Compile-time type selection could be achieved by template specialization of a class with a member type. Suppose we only had 3 implementation classes for the symmetric, monotonic, and asymmetric cases. As detailed in the README file, all distribution classes must have an static member of enum class type DistCategory named dist_category determining the type of the distribution. This example demonstrates how dist_category could be used to select between implementation classes at compile-time:

enum class DistCategory {STRICTLY_DECREASING, STRICTLY_INCREASING, SYMMETRIC, ASYMMETRIC};

template <DistCategory category>
struct selector {
  using type = general_impl;      // general_impl is an empty class because
                                  // we only have 3 implementations for the 3 cases
};

template <>
struct selector<DistCategory::STRICTLY_DECREASING> {
  using type = monotonic_impl;
};

template <>
struct selector<DistCategory::STRICTLY_INCREASING> {
  using type = monotonic_impl;
};

template <>
struct selector<DistCategory::SYMMETRIC> {
  using type = symmetric_impl;
};

template <>
struct selector<DistCategory::ASYMMETRIC> {
  using type = asymmetric_impl;
};

template <class Distribution>
class Ziggurat : public typename selector<Distribution::dist_category>::type {};

There is no virtual function overriding here because it is the interface that is inheriting from the implementation and not the other way around. There is not a single virtual function in Zest and therefore all objects would be vtable free which improves performance.

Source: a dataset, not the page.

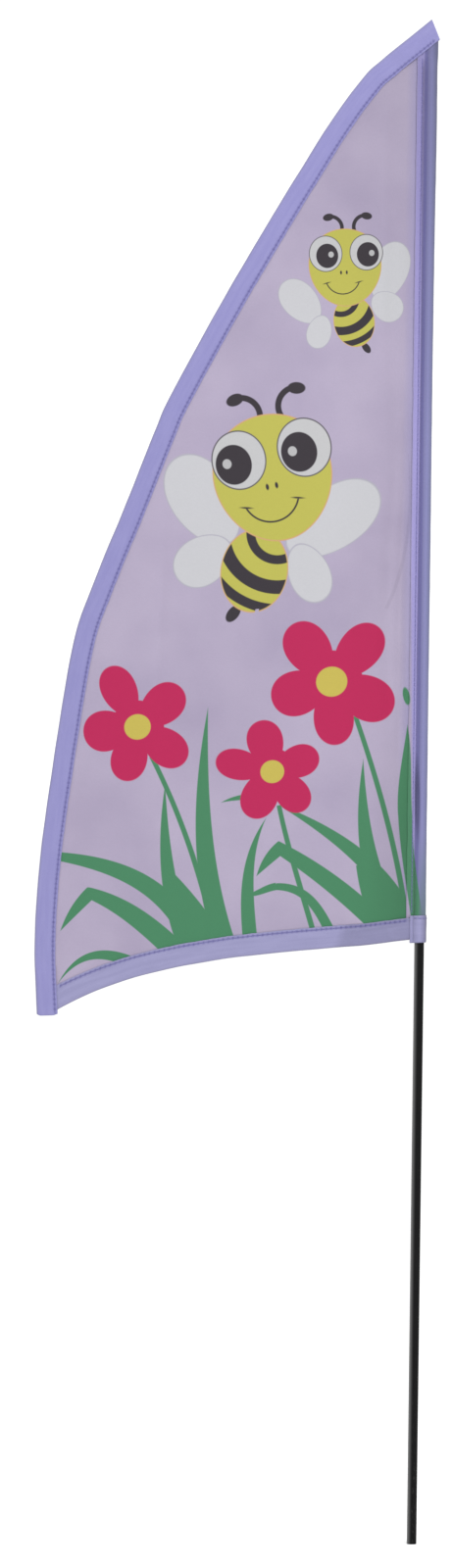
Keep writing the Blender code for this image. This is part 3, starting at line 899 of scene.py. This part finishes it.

The actual selector is more complicated because the decision tree is more complex and have more than one level. To understand the decision tree, one should review the Advanced usage section of the README and the namespaces section of this file.

type verification

Zest leverages SFINAE (substitution failure is not an error) rule to assert if a distribution has all the required members and whether all of them are static or not. Here's a small example:

struct substitution_failure {};

template <class Dist>
class has_pdf {
  template <class X>
  static auto check_pdf (const X &x) -> decltype (x.pdf (double{}));
  static substitution_failure check_pdf (...);
 public:
  static constexpr bool value = std::is_floating_point<decltype(check_pdf (std::declval<Dist>()))>::value;
};

The value of has_pdf<Dist>::value would indicate whether Dist has a const member function named pdf taking a double argument (or a type implicitly convertible from double) and returning a floating-point number. This works because overload resolution always selects the ellipsis overload (check_pdf (...)) last and if the compiler fails to determine the return type for the template overload, no error will be emitted and it will simply be ignored (and the ellipsis overload will be used instead). Because the return type is declared to be the same as the return type of x.pdf (double{}) called on a const instance x, it can only be successfully determined if there is a const member function pdf taking a double argument.

To check whether a class has a static member the return type should be specified as decltype (X::pdf (double{})).